──────── Supplied information

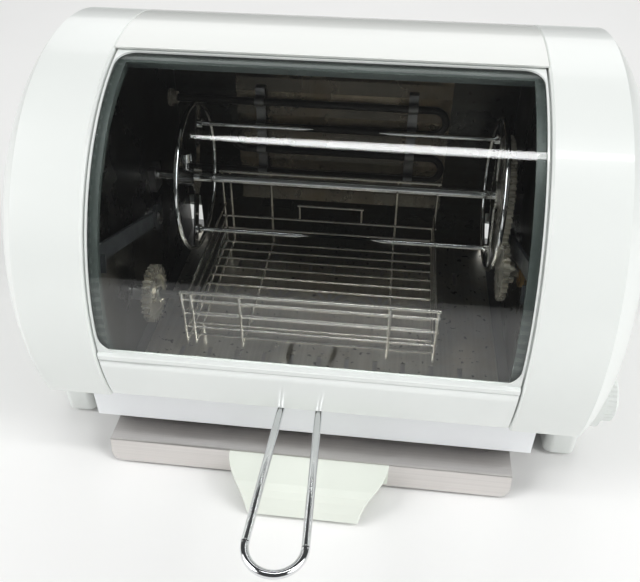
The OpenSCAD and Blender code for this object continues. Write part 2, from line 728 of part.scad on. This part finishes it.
module drip_tray() color("silver") difference() {
    union() {
        difference() {
            box([-basin_half, -basin_front, 4], [basin_half, basin_back, tray_z]);
            box([-basin_half + tray_t, -basin_front + tray_t, 4 + tray_t],
                [basin_half - tray_t, basin_back - tray_t, tray_z + 1]);
        }
        difference() {
            box([-tray_half, -tray_front + 0.3, tray_z - tray_t], [tray_half, basin_back + 4, tray_z]);
            box([0.4 - basin_half, 0.4 - basin_front, tray_z - 2],
                [basin_half - 0.4, basin_back - 0.4, tray_z + 1]);
        }
        intersection() {
            translate([0, -tray_front, 0]) along_x(-tray_half, tray_half) polygon([[1.2, tray_z - tray_t],
                [0.8, tray_z], [-0.4, tray_z - 0.3], [-0.9, tray_z - 1.2], [-5.4, 3], [-4.5, 3],
                [0, tray_z - 1.6]]);
            along_y(-tray_front - 8, -tray_front + 2)
                polygon(round_rect(-tray_half, 2.9, tray_half, tray_z + 12, 9));
        }
    }
    at_rivets() translate([0, 0, -3]) cylinder(r = 1.6, h = 6);
}

// Half width of the grip at a part u of its reach
function grip_side(u) = grip_half - grip_taper * pow(u, 1.8);

// A shelf to push and pull on, which curls down at its edge and has a pad against the tray's front
module tray_handle() color("white") difference() {
    back = -tray_front - 1;
    front = -tray_front - grip_reach;
    intersection() {
        along_x(-grip_half - 10, grip_half + 10) polygon([[back, 22.8], [back - 0.6, 24.2], [back - 2, 24.6],
            [front + 15.6, 24.4], [front + 9.6, 22.8], [front + 5.6, 19], [front + 2, 11.5], [front, 4.4],
            [front + 1, 3.2], [front + 2.2, 4.2], [front + 4.2, 11.6], [front + 7.6, 17.4],
            [front + 11, 20.4], [front + 16, 22], [back - 4, 22.2], [back - 2.2, 21],
            [back - 5.5, 6.4], [back - 3.74, 6]]);
        translate([grip_x, 0, 0]) linear_extrude(40)
            polygon(concat([[-grip_half, -150], [grip_half, -150]],
                [for (i = [0:10]) [grip_side(i / 10), back - grip_reach * i / 10]],
                [for (i = [10:-1:0]) [-grip_side(i / 10), back - grip_reach * i / 10]]));
    }
    at_rivets() translate([0, 0, -3]) cylinder(r = 1.6, h = 6);
}

// Places square to the tray's sloping front, on its outer face
module at_rivets() for (x = [grip_x - 36, grip_x + 36])
    translate([x, -tray_front - 3.13, 13]) rotate([90 - front_tilt, 0, 0]) children();

module tray_rivets() color("silver") at_rivets() union() {
    translate([0, 0, -1.95]) cylinder(r = 3, h = 1);
    translate([0, 0, -1.4]) cylinder(r = 1.5, h = 3.6);
    translate([0, 0, 1.85]) cylinder(r1 = 3.2, r2 = 2, h = 1.1);
}

// ---------- timer knob ----------

module timer_knob() color("white") difference() {
    union() {
        rod_x(knob_x[0], knob_x[0] + 2.5, knob_r + 1, knob_at);
        translate([knob_x[0] + 2, knob_at[0], knob_at[1]]) along_x(0, knob_x[1] - knob_x[0] - 4)
            polygon([for (i = [0:59]) (knob_r - (i % 2) * 0.8) * [cos(i * 6), sin(i * 6)]]);
        translate([knob_x[1] - 2.1, knob_at[0], knob_at[1]]) rotate([0, 90, 0])
            cylinder(r1 = knob_r - 0.9, r2 = knob_r - 3, h = 2.1);
    }
    rod_x(knob_x[0] - 1, knob_x[0] + 9.5, 3 + running_gap, knob_at);
    translate([knob_x[1] - 1, knob_at[0], knob_at[1]]) translate([0, -1, 6]) cube([3, 2, 10]);
}

place() left_casing();
place() right_casing();
place() top_cover();
place() back_panel();
place() cord_gland();
place() back_screws();
place() rubber_feet();
place() base_panel();
place() base_frame();
place() deck();
place() tray_cover();
place() left_wall();
place() right_wall();
place() rear_liner();
place() reflector();
place() heating_element();
place() heater_clips();
place() heater_bushings();
place() thermal_cutout();
place() wiring();
place() wire_basket();
place() door_pivot_pins();
place() left_spit_cradle();
place() right_spit_cradle();
place() drive_bushing();
place() gearbox();
place() motor();
place() gear_stub();
place() timer_body();
place() dial_ticks();
place() dial_band();
place() door_surround();
place() door_glass();
place() door_inner_frame();
place() door_handle();
place() left_door_arm();
place() right_door_arm();
place() spit_rod();
place() left_spit_wheel();
place() right_spit_wheel();
place() left_tines();
place() right_tines();
place() left_hub();
place() right_hub();
place() spit_gear();
place() drive_pinion();
place() basket_gear();
place() drip_tray();
place() tray_handle();
place() tray_rivets();
place() timer_knob();
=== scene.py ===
"""Looks of the countertop rotisserie oven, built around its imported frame.

The row frame stands on the table: X to the oven's right, Y to its back, Z up, in metres.
"""
import math

import bpy
from mathutils import Matrix, Vector

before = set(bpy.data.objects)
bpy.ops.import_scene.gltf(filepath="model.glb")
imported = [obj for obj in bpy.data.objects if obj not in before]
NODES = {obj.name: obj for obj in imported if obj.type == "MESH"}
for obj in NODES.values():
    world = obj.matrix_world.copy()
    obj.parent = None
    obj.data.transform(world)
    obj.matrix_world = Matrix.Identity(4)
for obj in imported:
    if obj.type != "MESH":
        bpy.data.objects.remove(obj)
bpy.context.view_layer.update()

# ---------- camera ----------
CAMERA_AT = (0.0479, -0.4590, 0.4915)   # metres, in the row frame
CAMERA_YAW = 6.36                       # degrees turned left of +Y
CAMERA_PITCH = 38.0                     # degrees below the horizon
CAMERA_ROLL = 0.37
CAMERA_LENS = 39.86                     # mm, on a 36 mm wide sensor


def make_camera():
    yaw, pitch, roll = (math.radians(a) for a in (CAMERA_YAW, CAMERA_PITCH, CAMERA_ROLL))
    forward = Vector((-math.sin(yaw) * math.cos(pitch), math.cos(yaw) * math.cos(pitch), -math.sin(pitch)))
    level = Vector((math.cos(yaw), math.sin(yaw), 0))
    upright = level.cross(forward)
    right = math.cos(roll) * level + math.sin(roll) * upright
    up = -math.sin(roll) * level + math.cos(roll) * upright
    turn = Matrix((right, up, -forward)).transposed().to_4x4()
    data = bpy.data.cameras.new("camera")
    data.sensor_width = 36
    data.lens = CAMERA_LENS
    data.clip_start = 0.01
    camera = bpy.data.objects.new("camera", data)
    camera.matrix_world = Matrix.Translation(CAMERA_AT) @ turn
    bpy.context.collection.objects.link(camera)
    bpy.context.scene.camera = camera


# ---------- node helpers ----------

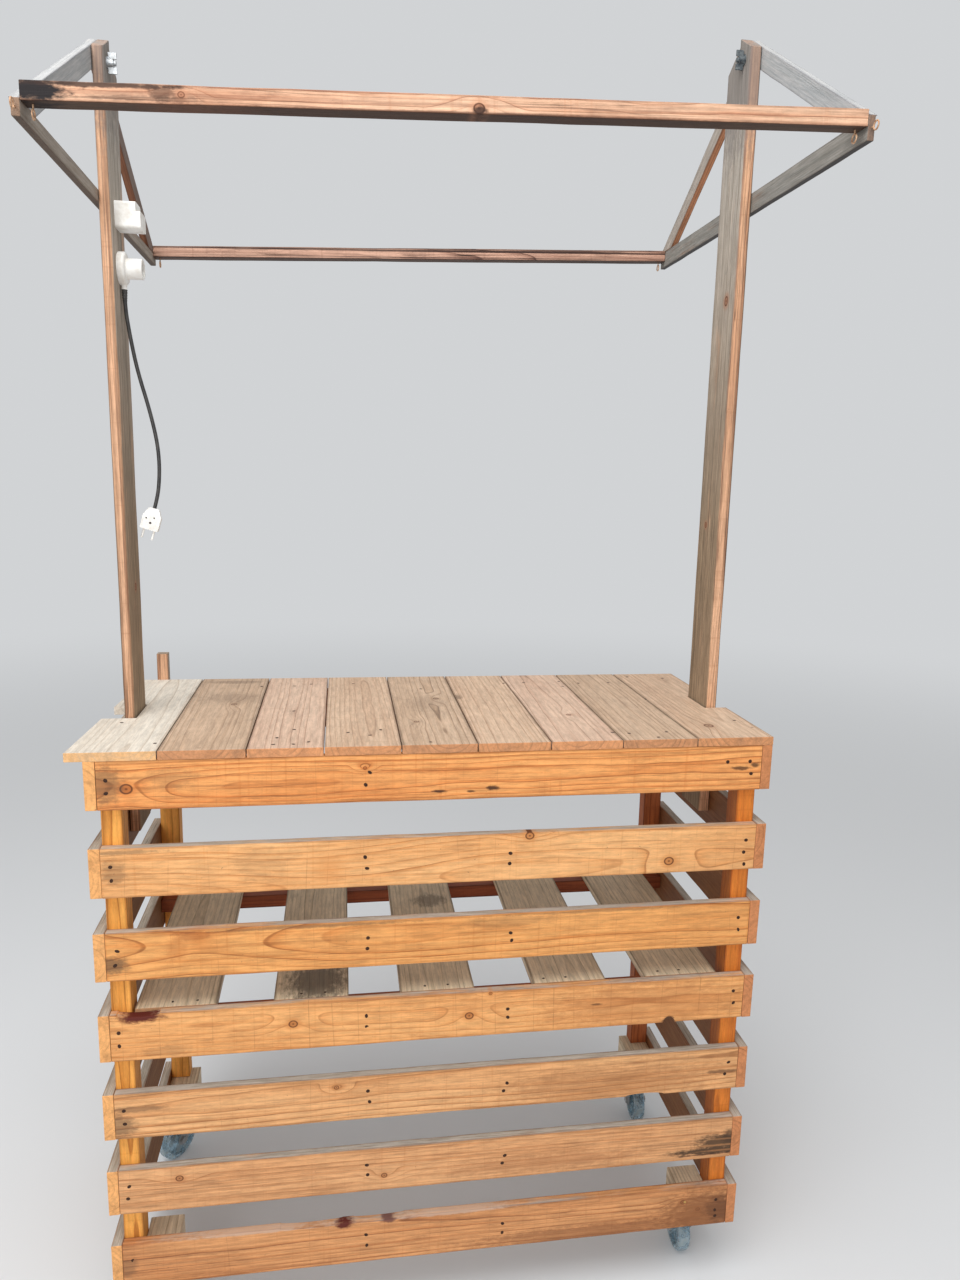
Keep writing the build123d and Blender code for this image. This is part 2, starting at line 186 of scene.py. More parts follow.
LOOKS = {
    "slat 1": look((238, 182, 124), (210, 136, 74), (146, 88, 50), (206, 146, 96), top=0.8,
                   press=0.32),
    "slat 2": look((232, 166, 100), (196, 114, 52), (128, 72, 38), (206, 140, 86), top=0.8,
                   check=0.3, press=0.2),
    "slat 3": look((236, 174, 112), (202, 126, 66), (132, 76, 40), (206, 146, 92), top=0.7,
                   press=0.4),
    "slat 4": look((232, 176, 122), (194, 126, 74), (124, 80, 48), (196, 140, 92), top=0.9,
                   grey=0.25, check=0.3, press=0.2),
    "slat 5": look((226, 170, 120), (192, 126, 78), (126, 80, 48), (206, 146, 100), top=0.9,
                   check=0.35, press=0.15),
    "slat 6": look((218, 156, 104), (176, 108, 62), (112, 66, 42), (180, 112, 74), top=0.5,
                   check=0.35, press=0.2),
    "apron": look((240, 168, 102), (204, 114, 54), (118, 66, 36), (190, 120, 70), gap=0.006,
                  top=0.3, check=0.4, press=0.15),
    "post": look((244, 172, 86), (216, 136, 56), (150, 84, 36), (190, 120, 60), gap=0.011,
                 grey=0.0, under=0.0),
    # A darker copy of the post look: painted shade on the right front post
    "right post": look((220, 128, 52), (186, 92, 36), (118, 58, 28), (190, 120, 60), gap=0.011,
                       grey=0.0, inward=-0.72),
    "left side": look((228, 176, 118), (188, 128, 78), (134, 88, 54), (238, 172, 108), grey=0.2,
                      top=1.1, side=0.15, check=0.2, press=0.2, inward=1.0),
    "right side": look((216, 160, 106), (178, 116, 72), (124, 82, 54), (200, 130, 86), grey=0.2,
                       top=1.1, side=0.15, check=0.2, press=0.2, inward=-1.0),
    # Dark brown for boards inside the counter: painted shade
    "inner": look((184, 104, 60), (140, 70, 38), (84, 44, 28), (170, 100, 62), gap=0.007, top=0.3,
                  check=0.2),
    "top": look((208, 179, 152), (180, 144, 116), (118, 92, 74), (206, 140, 92), gap=0.009,
                grey=0.25, edge=0.5, press=0.1),
    "pink": look((212, 182, 158), (186, 148, 124), (120, 92, 76), (212, 144, 94), gap=0.0095,
                 grey=0.2, edge=0.5, press=0.1),
    "dull": look((200, 172, 146), (172, 140, 112), (108, 88, 72), (198, 136, 92), gap=0.009,
                 grey=0.35, edge=0.5, press=0.1),
    "cream": look((220, 211, 197), (208, 195, 178), (178, 160, 140), (226, 172, 112), gap=0.01,
                  edge=0.6, grey=0.0),
    "shelf": look((232, 210, 178), (204, 178, 142), (134, 116, 94), (170, 120, 80), gap=0.008,
                  grey=0.3, check=0.2, edge=0.8),
    "block": look((238, 220, 190), (184, 156, 122), (150, 124, 98), (214, 170, 122), gap=0.0075,
                  grey=0.2),
    "upright": look((226, 178, 142), (172, 118, 86), (96, 66, 50), (148, 132, 114), gap=0.0046,
                    grey=0.25, top=0.5, side=0.8, under=0.0, check=0.75, foot=0.85),
    "gable": look((194, 134, 98), (146, 96, 70), (92, 66, 50), (150, 118, 96), gap=0.0075,
                  grey=0.3, top=1.2, side=1.3, under=0.0, check=0.35),
    "tie": look((176, 130, 98), (134, 96, 72), (74, 58, 48), (150, 118, 96), gap=0.0065,
                grey=0.25, top=0.9, side=0.8, under=1.1, check=0.5),
    "rail": look((232, 189, 157), (202, 142, 108), (110, 62, 42), (176, 120, 84), gap=0.005,
                 grey=0.1, top=0.3, under=1.0, check=0.5),
    "back rail": look((202, 160, 138), (130, 88, 72), (56, 36, 30), (150, 104, 80), gap=0.0036,
                      grey=0.2, top=0.7, under=0.9, check=1.3),
    # Reddish-brown wood, darkened further with painted shade
    "shelf rail": look((156, 84, 52), (116, 56, 34), (70, 38, 26), (150, 90, 60), gap=0.007,
                       top=0.3, check=0.2),
}


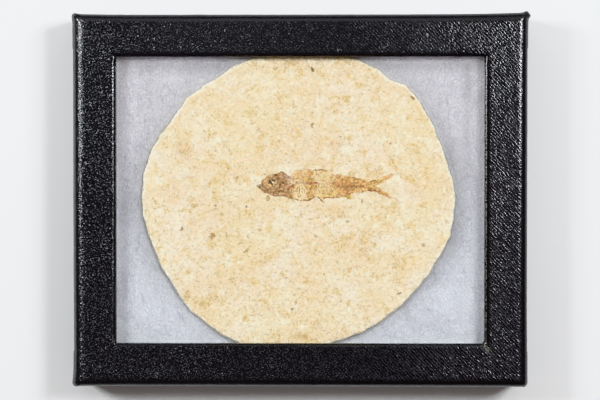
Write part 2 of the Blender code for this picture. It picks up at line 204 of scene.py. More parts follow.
# ============================================================ material helpers
class Nodes:
    """A small wrapper for writing a shader as a few lines."""

    def __init__(self, name):
        self.mat = bpy.data.materials.new(name)
        self.mat.use_nodes = True
        self.tree = self.mat.node_tree
        self.tree.nodes.clear()
        self.out = self.tree.nodes.new("ShaderNodeOutputMaterial")
        self.coord = self.tree.nodes.new("ShaderNodeTexCoord")

    def link(self, a, b):
        self.tree.links.new(a, b)

    def node(self, kind, **inputs):
        n = self.tree.nodes.new(kind)
        for key, value in inputs.items():
            self.feed(n.inputs[key.replace("_", " ")], value)
        return n

    def feed(self, socket, value):
        if isinstance(value, bpy.types.NodeSocket):
            self.link(value, socket)
        else:
            socket.default_value = value

    def point(self, scale=(1, 1, 1), turn=(0, 0, 0), move=(0, 0, 0)):
        m = self.tree.nodes.new("ShaderNodeMapping")
        m.inputs["Scale"].default_value = scale
        m.inputs["Rotation"].default_value = turn
        m.inputs["Location"].default_value = move
        self.link(self.coord.outputs["Object"], m.inputs["Vector"])
        return m.outputs["Vector"]

    def unfolded(self, crest):
        """Coordinates that run on down a wall from an edge at height `crest`."""
        x, y, z = self.split()
        drop = self.math("SUBTRACT", crest, z)
        return self.node("ShaderNodeCombineXYZ", X=self.math("ADD", x, drop), Y=y, Z=z).outputs[0]

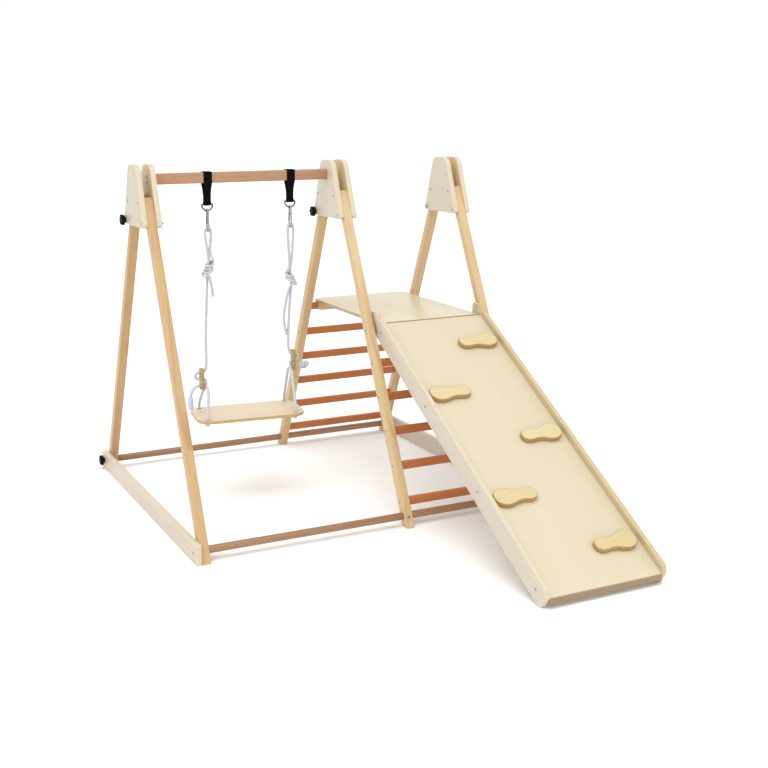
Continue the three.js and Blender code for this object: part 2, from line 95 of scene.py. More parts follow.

────────────────

Directions for this task: Copy exactly the lines from the line with "place() left_casing();" up to and including the line with "bpy.context.view_layer.update()", and no other lines.

Expected answer:
place() left_casing();
place() right_casing();
place() top_cover();
place() back_panel();
place() cord_gland();
place() back_screws();
place() rubber_feet();
place() base_panel();
place() base_frame();
place() deck();
place() tray_cover();
place() left_wall();
place() right_wall();
place() rear_liner();
place() reflector();
place() heating_element();
place() heater_clips();
place() heater_bushings();
place() thermal_cutout();
place() wiring();
place() wire_basket();
place() door_pivot_pins();
place() left_spit_cradle();
place() right_spit_cradle();
place() drive_bushing();
place() gearbox();
place() motor();
place() gear_stub();
place() timer_body();
place() dial_ticks();
place() dial_band();
place() door_surround();
place() door_glass();
place() door_inner_frame();
place() door_handle();
place() left_door_arm();
place() right_door_arm();
place() spit_rod();
place() left_spit_wheel();
place() right_spit_wheel();
place() left_tines();
place() right_tines();
place() left_hub();
place() right_hub();
place() spit_gear();
place() drive_pinion();
place() basket_gear();
place() drip_tray();
place() tray_handle();
place() tray_rivets();
place() timer_knob();
=== scene.py ===
"""Looks of the countertop rotisserie oven, built around its imported frame.

The row frame stands on the table: X to the oven's right, Y to its back, Z up, in metres.
"""
import math

import bpy
from mathutils import Matrix, Vector

before = set(bpy.data.objects)
bpy.ops.import_scene.gltf(filepath="model.glb")
imported = [obj for obj in bpy.data.objects if obj not in before]
NODES = {obj.name: obj for obj in imported if obj.type == "MESH"}
for obj in NODES.values():
    world = obj.matrix_world.copy()
    obj.parent = None
    obj.data.transform(world)
    obj.matrix_world = Matrix.Identity(4)
for obj in imported:
    if obj.type != "MESH":
        bpy.data.objects.remove(obj)
bpy.context.view_layer.update()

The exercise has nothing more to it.